Learning design principles presented in this book, like DRY (Don't Repeat Your Self), SRU (Single Responsibility Unit) or KISS (Keep it Simple Stupid) can help any developer program faster and more efficient.
A must read for all new developers!
You can tell that the first chapter was rushed. There are several spelling and programming mistakes. The most egregious is where they ask you to look through some code to find what "FIRST" you change and then they answer that question with a much smaller problem (the main problem was they forgot to add a return statement (pg.5) and they write about the inconsistency of using String based searching). It has also been mentioned by several reviewers of the use of the method name "matches" which only makes sense for regex not for an equals operation. I also did not like the search example (how can you not think of price in a search?). The best part of this chapter is the mantra that should be practiced by many engineers: "Make sure your software does what the customer wants it to do."
The next few chapters are definitely better (though still some spelling mistakes). They are a good read for beginners and intermediate programmers on gathering requirements, change of these requirements and analysis. The ideas are a bit simplistic though it is good to get many programmers used to the idea of UML and use cases and using them to drive requirement gathering and textual analysis. Intermediate and advanced readers familiar with use cases will gain more from reading Alistair Cockburn's "Writing Effective Use Cases" (or will already have read it) and for further UML reading should go with "UML Distilled" by Martin Fowler.
When the book gets back to design I see some problems with the coding. The designer has this bizarre idea of abstracting all properties (under the guise of "encapsulate what varies") into a Map attribute to lessen the amount of subclasses for instruments. While initially this may seem a good idea it gets rid of all type-safe coding (you can now safely assign an instrument type to a backwood for the instrument), you cannot have behavior from the instruments (this is mentioned in the book) and if you put a property with one letter misspelled or capitalized out-of-place you now have a bug, one that you might have trouble finding thereby increasing maintenance costs. Too much flexibility makes the code ambiguous.
After design, the studies get to solving really big problems, architecture, design principles, and iterating and testing. These chapters I enjoyed much more especially the chapter on design principles with the beginning mantra that "Originality is Overrated." This chapter goes over basic principles such as OCP (open-closed principle), DRY (don't repeat yourself), SRP (single responsibility principle) and LSP (Liskov Substitution Principle).
Then the book last chapter (the ooa&d lifecycle) sums the lessons in the book in one large (somewhat contrived but these type of examples always are) program for the Objectville Subway.
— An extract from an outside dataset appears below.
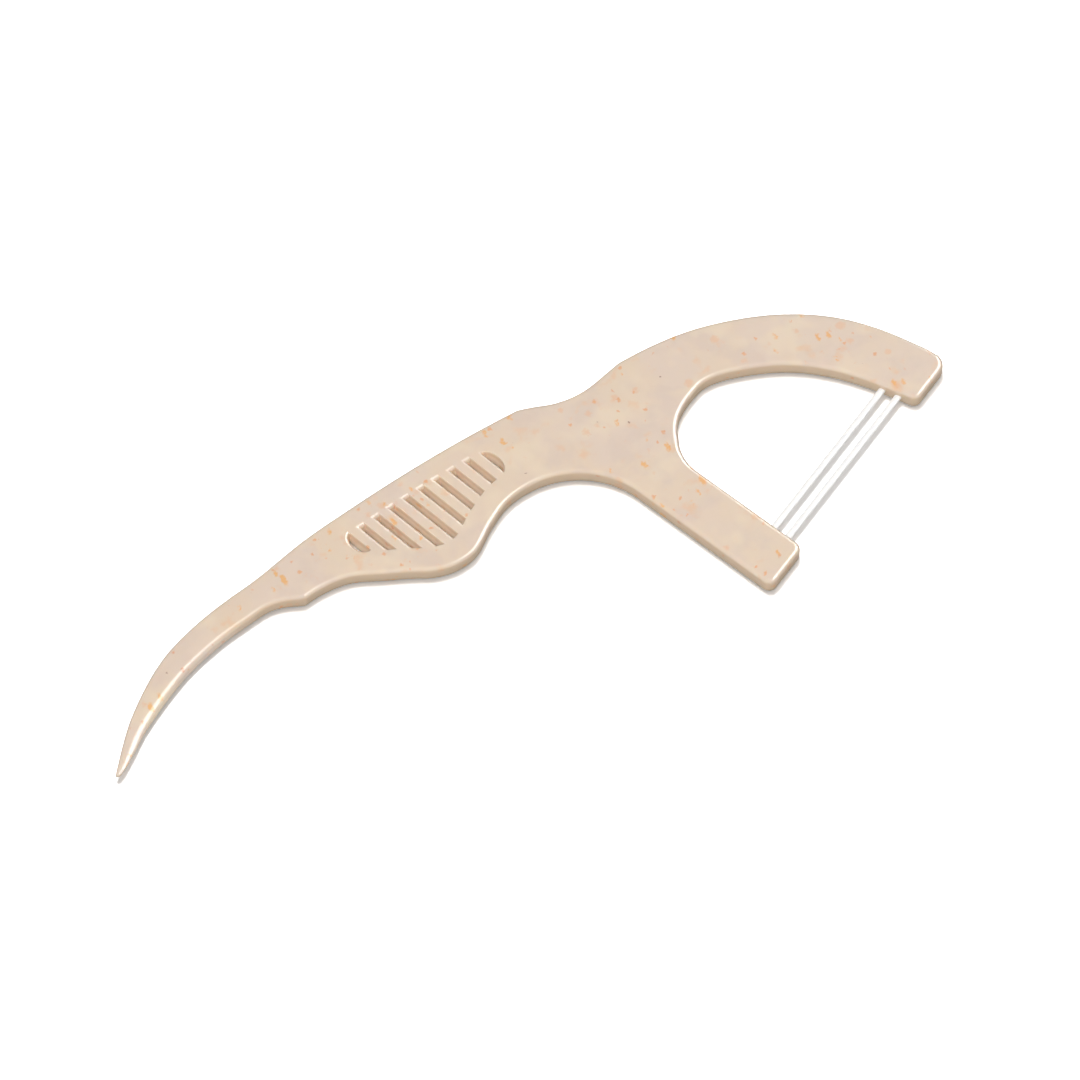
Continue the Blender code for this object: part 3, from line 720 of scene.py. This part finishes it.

Then two terse appendixes dealing with ten additional OOA&D topics and OO concepts should make the reader realize that this book is just an introductory sliver of what needs to be learned for a sagacious software acumen.
This book is useful for programmers with a bit of Java (or C#) knowledge who want to get a good overview of OOA&D. This book is useful because it teaches important OO vernacular and a simple holistic approach to iterative development. If the book did not have a "quickly done" feeling, better design and fewer mistakes I would have liked this book more. This book is a good candidate for a second edition. If you want a more thorough explanation of these topics I recommend "The Object Primer" by Scott Ambler as one of my favorite books for a good introduction to OOA&D.